JOB: In the listing below, find the line containing "Continue the Blender" and the line containing "mirrored: bool = True". Repeat exactly those two lines and every line between them, nothing more.

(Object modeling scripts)
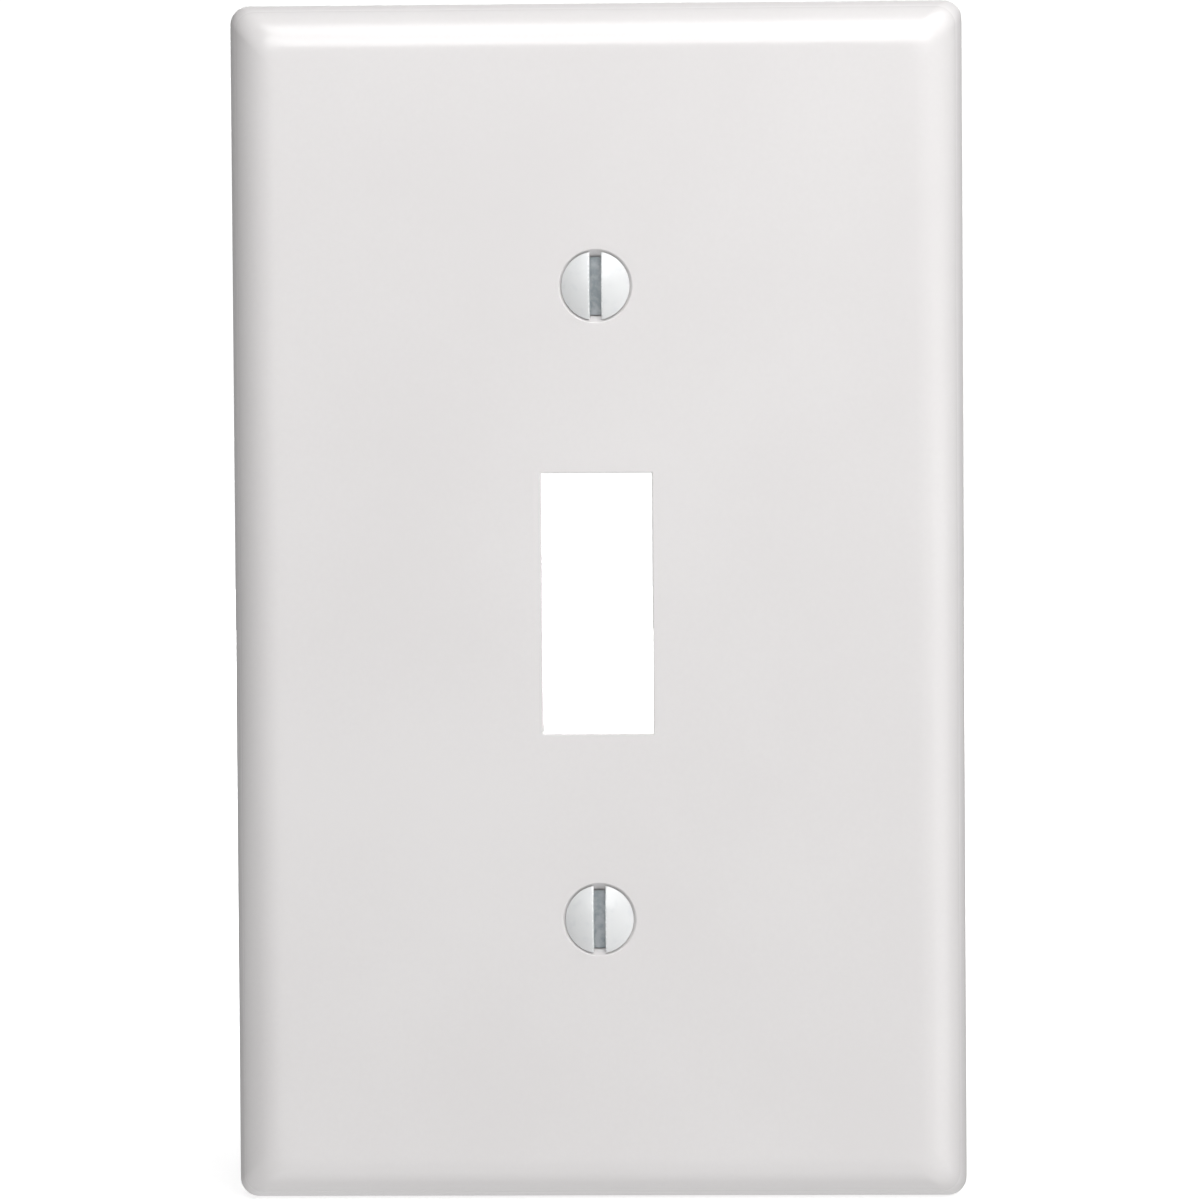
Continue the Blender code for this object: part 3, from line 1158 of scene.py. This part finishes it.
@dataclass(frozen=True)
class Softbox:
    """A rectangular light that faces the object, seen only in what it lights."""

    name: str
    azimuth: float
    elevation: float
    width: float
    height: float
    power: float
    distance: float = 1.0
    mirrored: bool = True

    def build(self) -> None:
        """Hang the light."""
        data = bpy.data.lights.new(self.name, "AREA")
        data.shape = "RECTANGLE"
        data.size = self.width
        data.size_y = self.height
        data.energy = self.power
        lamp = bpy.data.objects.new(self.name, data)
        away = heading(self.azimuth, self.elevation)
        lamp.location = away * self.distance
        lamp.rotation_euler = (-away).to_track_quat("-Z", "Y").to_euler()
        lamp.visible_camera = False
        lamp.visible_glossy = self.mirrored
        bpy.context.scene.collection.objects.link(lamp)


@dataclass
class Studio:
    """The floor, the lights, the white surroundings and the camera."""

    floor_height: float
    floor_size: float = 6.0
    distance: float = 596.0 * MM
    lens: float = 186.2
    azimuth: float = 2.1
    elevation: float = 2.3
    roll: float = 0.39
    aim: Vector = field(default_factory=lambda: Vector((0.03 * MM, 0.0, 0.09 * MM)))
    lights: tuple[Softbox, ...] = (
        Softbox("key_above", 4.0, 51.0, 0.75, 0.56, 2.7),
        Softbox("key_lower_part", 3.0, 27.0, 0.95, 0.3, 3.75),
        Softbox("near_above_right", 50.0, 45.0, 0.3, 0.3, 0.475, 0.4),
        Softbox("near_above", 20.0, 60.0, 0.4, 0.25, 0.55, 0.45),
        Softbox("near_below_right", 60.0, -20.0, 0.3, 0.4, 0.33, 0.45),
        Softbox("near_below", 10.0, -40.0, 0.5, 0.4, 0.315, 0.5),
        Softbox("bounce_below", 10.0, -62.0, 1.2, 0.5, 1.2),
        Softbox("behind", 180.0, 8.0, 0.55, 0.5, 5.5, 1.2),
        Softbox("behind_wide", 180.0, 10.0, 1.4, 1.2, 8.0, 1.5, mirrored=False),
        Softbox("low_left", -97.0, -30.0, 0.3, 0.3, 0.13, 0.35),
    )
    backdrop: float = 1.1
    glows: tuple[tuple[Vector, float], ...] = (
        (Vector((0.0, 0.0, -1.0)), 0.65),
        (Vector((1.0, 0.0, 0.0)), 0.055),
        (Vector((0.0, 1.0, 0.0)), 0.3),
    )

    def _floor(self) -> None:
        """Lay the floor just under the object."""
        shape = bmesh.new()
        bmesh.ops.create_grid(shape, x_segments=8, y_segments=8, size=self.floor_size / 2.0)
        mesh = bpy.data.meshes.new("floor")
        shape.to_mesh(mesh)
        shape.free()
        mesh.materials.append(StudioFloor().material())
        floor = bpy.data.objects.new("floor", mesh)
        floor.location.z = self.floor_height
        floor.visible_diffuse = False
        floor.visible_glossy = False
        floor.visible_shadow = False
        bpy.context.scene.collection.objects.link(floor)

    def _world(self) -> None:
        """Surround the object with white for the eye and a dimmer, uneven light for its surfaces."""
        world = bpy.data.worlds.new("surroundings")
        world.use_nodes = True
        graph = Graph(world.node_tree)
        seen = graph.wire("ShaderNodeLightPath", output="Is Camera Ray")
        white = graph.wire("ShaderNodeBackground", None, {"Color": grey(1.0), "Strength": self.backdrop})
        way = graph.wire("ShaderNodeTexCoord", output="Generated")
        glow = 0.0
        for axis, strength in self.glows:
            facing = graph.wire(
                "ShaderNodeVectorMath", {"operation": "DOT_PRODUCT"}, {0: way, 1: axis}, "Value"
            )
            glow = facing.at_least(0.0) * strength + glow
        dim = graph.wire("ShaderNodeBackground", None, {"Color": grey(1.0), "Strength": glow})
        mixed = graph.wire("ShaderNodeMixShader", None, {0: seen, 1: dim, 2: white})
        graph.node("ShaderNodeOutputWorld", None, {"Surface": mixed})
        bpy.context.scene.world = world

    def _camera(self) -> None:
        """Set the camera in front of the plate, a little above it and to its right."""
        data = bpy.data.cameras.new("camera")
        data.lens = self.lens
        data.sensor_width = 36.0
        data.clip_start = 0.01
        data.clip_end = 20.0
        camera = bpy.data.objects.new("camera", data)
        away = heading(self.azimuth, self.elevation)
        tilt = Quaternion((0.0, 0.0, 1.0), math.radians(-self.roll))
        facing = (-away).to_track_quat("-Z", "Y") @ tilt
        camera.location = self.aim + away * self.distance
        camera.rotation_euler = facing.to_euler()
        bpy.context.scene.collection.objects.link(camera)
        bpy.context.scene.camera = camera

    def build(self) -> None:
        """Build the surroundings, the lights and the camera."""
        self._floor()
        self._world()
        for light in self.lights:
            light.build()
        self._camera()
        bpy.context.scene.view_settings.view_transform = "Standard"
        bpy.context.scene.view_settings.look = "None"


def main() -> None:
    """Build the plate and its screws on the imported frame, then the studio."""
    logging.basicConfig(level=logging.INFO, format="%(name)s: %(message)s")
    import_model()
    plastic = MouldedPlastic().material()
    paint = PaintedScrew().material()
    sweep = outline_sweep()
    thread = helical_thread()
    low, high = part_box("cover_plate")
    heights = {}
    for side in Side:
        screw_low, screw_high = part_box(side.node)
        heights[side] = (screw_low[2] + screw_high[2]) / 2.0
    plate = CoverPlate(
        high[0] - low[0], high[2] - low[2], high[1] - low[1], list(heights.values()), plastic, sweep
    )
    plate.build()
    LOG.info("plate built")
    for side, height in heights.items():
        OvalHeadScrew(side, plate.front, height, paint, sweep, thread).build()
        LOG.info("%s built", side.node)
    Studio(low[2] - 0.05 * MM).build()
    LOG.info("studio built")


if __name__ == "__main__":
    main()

--

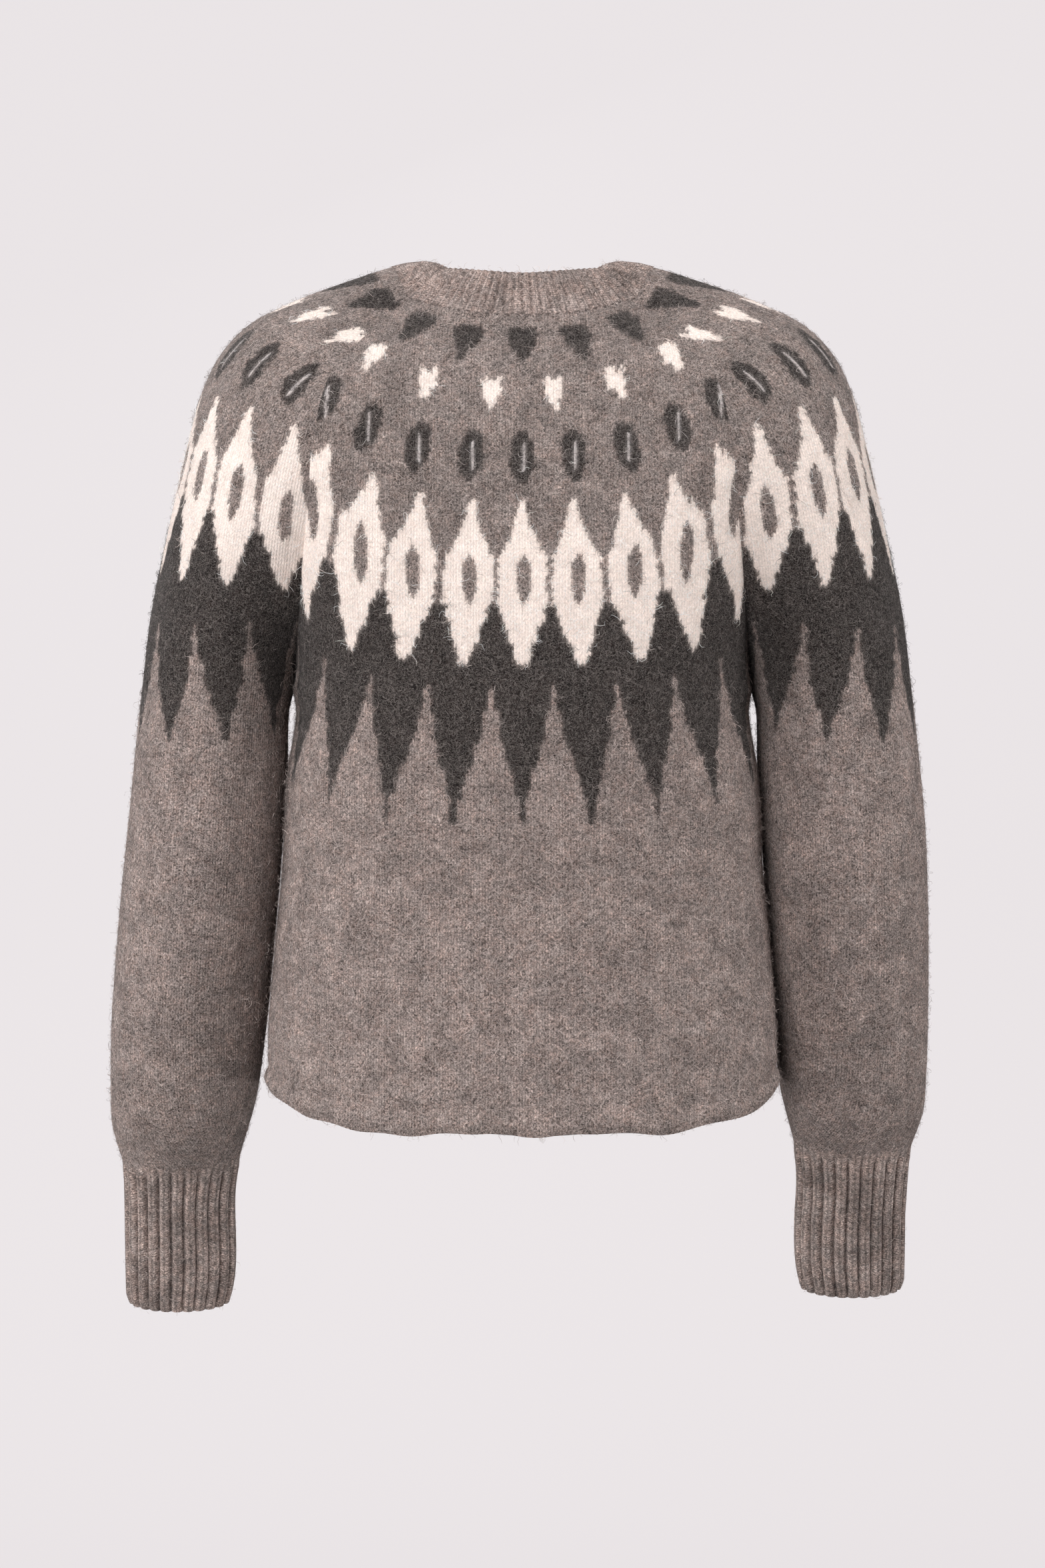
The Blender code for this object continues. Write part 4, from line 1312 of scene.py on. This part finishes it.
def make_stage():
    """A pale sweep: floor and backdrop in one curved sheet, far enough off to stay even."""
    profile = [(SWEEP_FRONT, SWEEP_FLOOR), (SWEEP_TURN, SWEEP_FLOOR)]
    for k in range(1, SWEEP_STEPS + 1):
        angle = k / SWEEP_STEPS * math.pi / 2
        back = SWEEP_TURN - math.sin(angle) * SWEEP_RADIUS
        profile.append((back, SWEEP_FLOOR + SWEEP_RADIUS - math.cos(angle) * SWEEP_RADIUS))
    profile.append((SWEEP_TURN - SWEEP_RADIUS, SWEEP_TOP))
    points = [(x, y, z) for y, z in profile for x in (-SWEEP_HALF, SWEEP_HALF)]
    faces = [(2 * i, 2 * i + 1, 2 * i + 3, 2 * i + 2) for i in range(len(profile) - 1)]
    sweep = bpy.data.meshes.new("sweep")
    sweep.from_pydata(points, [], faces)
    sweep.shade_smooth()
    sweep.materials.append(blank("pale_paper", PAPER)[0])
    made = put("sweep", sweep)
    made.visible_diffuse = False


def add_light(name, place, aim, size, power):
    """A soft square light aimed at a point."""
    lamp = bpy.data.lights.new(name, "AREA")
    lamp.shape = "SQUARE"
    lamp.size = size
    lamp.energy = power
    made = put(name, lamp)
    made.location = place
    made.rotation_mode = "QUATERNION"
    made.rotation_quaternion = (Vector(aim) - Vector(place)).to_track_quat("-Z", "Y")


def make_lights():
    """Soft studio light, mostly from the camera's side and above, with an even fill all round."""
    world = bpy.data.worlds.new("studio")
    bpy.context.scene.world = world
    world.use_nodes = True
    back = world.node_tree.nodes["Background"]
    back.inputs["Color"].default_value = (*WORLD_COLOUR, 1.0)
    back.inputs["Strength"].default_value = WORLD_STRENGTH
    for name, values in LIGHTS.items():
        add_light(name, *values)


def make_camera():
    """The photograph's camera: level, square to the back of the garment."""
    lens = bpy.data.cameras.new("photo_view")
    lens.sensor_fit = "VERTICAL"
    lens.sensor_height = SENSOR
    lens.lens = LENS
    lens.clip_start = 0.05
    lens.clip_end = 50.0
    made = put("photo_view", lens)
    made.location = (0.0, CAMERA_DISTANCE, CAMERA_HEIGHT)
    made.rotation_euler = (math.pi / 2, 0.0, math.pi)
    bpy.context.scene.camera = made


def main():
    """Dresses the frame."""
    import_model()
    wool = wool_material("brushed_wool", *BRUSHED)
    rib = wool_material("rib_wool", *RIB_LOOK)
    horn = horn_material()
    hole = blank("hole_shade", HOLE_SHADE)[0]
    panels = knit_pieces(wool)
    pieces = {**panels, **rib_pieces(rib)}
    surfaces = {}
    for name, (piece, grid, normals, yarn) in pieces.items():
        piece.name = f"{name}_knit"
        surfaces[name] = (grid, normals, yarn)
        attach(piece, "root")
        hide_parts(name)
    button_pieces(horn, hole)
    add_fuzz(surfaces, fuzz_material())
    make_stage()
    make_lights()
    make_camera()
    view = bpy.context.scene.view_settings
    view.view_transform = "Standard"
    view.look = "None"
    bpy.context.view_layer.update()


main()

OUTPUT OF THE TASK:
Continue the Blender code for this object: part 3, from line 1158 of scene.py. This part finishes it.
@dataclass(frozen=True)
class Softbox:
    """A rectangular light that faces the object, seen only in what it lights."""

    name: str
    azimuth: float
    elevation: float
    width: float
    height: float
    power: float
    distance: float = 1.0
    mirrored: bool = True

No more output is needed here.